— BEGIN Source material —

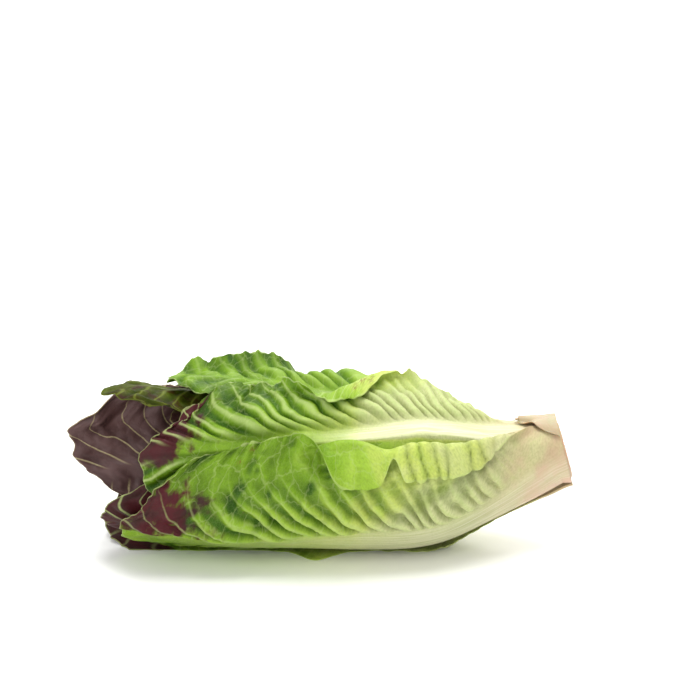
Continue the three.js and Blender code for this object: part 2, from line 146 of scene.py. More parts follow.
softbox("key_light", (0.2, 0.05, 1.3), size=0.9, watts=17)
softbox("front_light", (-0.7, -1.2, 0.8), size=0.9, watts=9)
softbox("far_light", (0, 2.2, 1.6), size=1.6, watts=40, aim=(0, 2.2, 0))
world = bpy.data.worlds.new("surround")
bpy.context.scene.world = world
bpy.context.scene.view_settings.view_transform = "Standard"
world.use_nodes = True
background = world.node_tree.nodes["Background"]
background.inputs["Color"].default_value = (1, 1, 1, 1)
background.inputs["Strength"].default_value = SURROUND_STRENGTH

# The stem is a short cone of firm cream tissue in the middle of the head, cut square at the
# butt. The cut shows a paler pith inside a ring of sap vessels, and blushes pink with air.
BUTT_LIFT = 8  # how far the centre line rises towards the cut
BUTT_LIFT_LENGTH = 28
STEM_RADIUS = [[0, 15], [1, 16], [2.4, 15.6], [4, 12], [12, 9.5], [40, 6.5], [62, 4.5], [72, 2.2]]
STEM_LENGTH = 72
CUT_HOLLOW = 0.35  # how far the middle of the cut lies in from its rim


def mix(a, b, t):
    return a + (b - a) * t


def step(low, high, x):
    """A smooth step, from 0 at low to 1 at high."""
    t = np.clip((x - low) / (high - low), 0, 1)
    return t * t * (3 - 2 * t)


def through(points, x):
    """A smooth line through a few (x, y) points, read at x."""
    xs, ys = np.array(points, float).T
    before = np.r_[0, np.arange(len(xs) - 1)]
    after = np.r_[np.arange(1, len(xs)), len(xs) - 1]
    slopes = (ys[after] - ys[before]) / (xs[after] - xs[before])
    x = np.clip(x, xs[0], xs[-1])
    i = np.clip(np.searchsorted(xs, x, side="right") - 1, 0, len(xs) - 2)
    width = xs[i + 1] - xs[i]
    t = (x - xs[i]) / width
    run = width * t * (1 - t)
    return mix(ys[i], ys[i + 1], t * t * (3 - 2 * t)) + run * (slopes[i] * (1 - t) - slopes[i + 1] * t)


# A place in the head is a station (mm from the cut), an angle (0 faces the front, 90 is up)
# and a distance out from the centre line, here and in every leaf section below
def centre_height(station):
    """The height of the head's centre line over the table, in mm."""
    return CENTRE_HEIGHT_MM + BUTT_LIFT * np.exp(-station / BUTT_LIFT_LENGTH)


def centre_slope(station):
    return -BUTT_LIFT / BUTT_LIFT_LENGTH * np.exp(-station / BUTT_LIFT_LENGTH)


def placed(points):
    """From points of the straight head (station, across, up) in mm to places in the frame."""
    station, across, up = np.moveaxis(points, -1, 0)
    slope = centre_slope(station)
    length = np.hypot(1, slope)
    x = -station + up * slope / length + head_shift[0]
    z = centre_height(station) + up / length
    return np.stack([x, across + head_shift[1], z], -1)


def in_head(station, angle, out):
    """Points of the straight head, from their stations, angles and distances out."""
    return np.stack([station, -out * np.cos(angle), out * np.sin(angle)], -1)


def closed_mesh(name, points, faces, finish):
    """A smooth-shaded object from points in mm and faces of three or four corners."""
    mesh = bpy.data.meshes.new(name)
    mesh.from_pydata((points * MM).tolist(), [], faces)
    mesh.shade_smooth()
    mesh.materials.append(finish)
    piece = bpy.data.objects.new(name, mesh)
    bpy.context.scene.collection.objects.link(piece)
    return piece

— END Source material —

▸ **What needs to be done**
Copy every line exactly. Leave nothing out.

▸ **Output for this exercise**
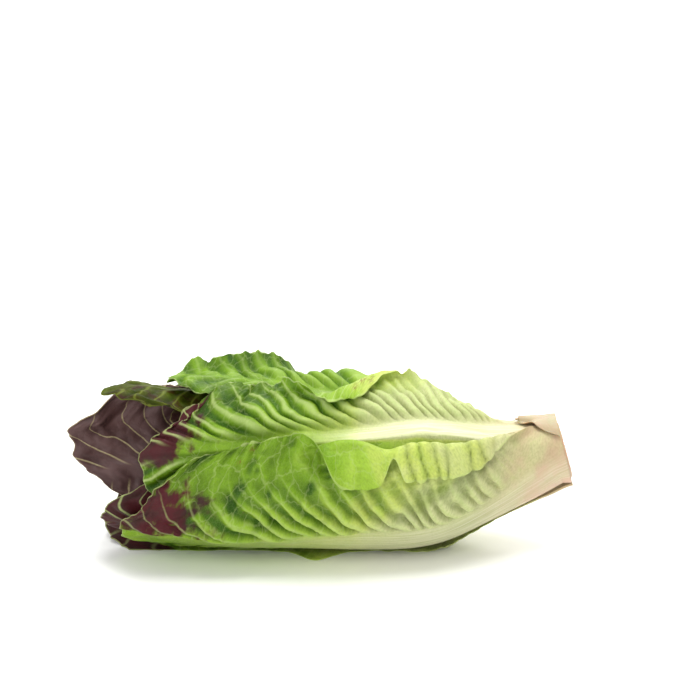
Continue the three.js and Blender code for this object: part 2, from line 146 of scene.py. More parts follow.
softbox("key_light", (0.2, 0.05, 1.3), size=0.9, watts=17)
softbox("front_light", (-0.7, -1.2, 0.8), size=0.9, watts=9)
softbox("far_light", (0, 2.2, 1.6), size=1.6, watts=40, aim=(0, 2.2, 0))
world = bpy.data.worlds.new("surround")
bpy.context.scene.world = world
bpy.context.scene.view_settings.view_transform = "Standard"
world.use_nodes = True
background = world.node_tree.nodes["Background"]
background.inputs["Color"].default_value = (1, 1, 1, 1)
background.inputs["Strength"].default_value = SURROUND_STRENGTH

# The stem is a short cone of firm cream tissue in the middle of the head, cut square at the
# butt. The cut shows a paler pith inside a ring of sap vessels, and blushes pink with air.
BUTT_LIFT = 8  # how far the centre line rises towards the cut
BUTT_LIFT_LENGTH = 28
STEM_RADIUS = [[0, 15], [1, 16], [2.4, 15.6], [4, 12], [12, 9.5], [40, 6.5], [62, 4.5], [72, 2.2]]
STEM_LENGTH = 72
CUT_HOLLOW = 0.35  # how far the middle of the cut lies in from its rim


def mix(a, b, t):
    return a + (b - a) * t


def step(low, high, x):
    """A smooth step, from 0 at low to 1 at high."""
    t = np.clip((x - low) / (high - low), 0, 1)
    return t * t * (3 - 2 * t)


def through(points, x):
    """A smooth line through a few (x, y) points, read at x."""
    xs, ys = np.array(points, float).T
    before = np.r_[0, np.arange(len(xs) - 1)]
    after = np.r_[np.arange(1, len(xs)), len(xs) - 1]
    slopes = (ys[after] - ys[before]) / (xs[after] - xs[before])
    x = np.clip(x, xs[0], xs[-1])
    i = np.clip(np.searchsorted(xs, x, side="right") - 1, 0, len(xs) - 2)
    width = xs[i + 1] - xs[i]
    t = (x - xs[i]) / width
    run = width * t * (1 - t)
    return mix(ys[i], ys[i + 1], t * t * (3 - 2 * t)) + run * (slopes[i] * (1 - t) - slopes[i + 1] * t)


# A place in the head is a station (mm from the cut), an angle (0 faces the front, 90 is up)
# and a distance out from the centre line, here and in every leaf section below
def centre_height(station):
    """The height of the head's centre line over the table, in mm."""
    return CENTRE_HEIGHT_MM + BUTT_LIFT * np.exp(-station / BUTT_LIFT_LENGTH)


def centre_slope(station):
    return -BUTT_LIFT / BUTT_LIFT_LENGTH * np.exp(-station / BUTT_LIFT_LENGTH)


def placed(points):
    """From points of the straight head (station, across, up) in mm to places in the frame."""
    station, across, up = np.moveaxis(points, -1, 0)
    slope = centre_slope(station)
    length = np.hypot(1, slope)
    x = -station + up * slope / length + head_shift[0]
    z = centre_height(station) + up / length
    return np.stack([x, across + head_shift[1], z], -1)


def in_head(station, angle, out):
    """Points of the straight head, from their stations, angles and distances out."""
    return np.stack([station, -out * np.cos(angle), out * np.sin(angle)], -1)


def closed_mesh(name, points, faces, finish):
    """A smooth-shaded object from points in mm and faces of three or four corners."""
    mesh = bpy.data.meshes.new(name)
    mesh.from_pydata((points * MM).tolist(), [], faces)
    mesh.shade_smooth()
    mesh.materials.append(finish)
    piece = bpy.data.objects.new(name, mesh)
    bpy.context.scene.collection.objects.link(piece)
    return piece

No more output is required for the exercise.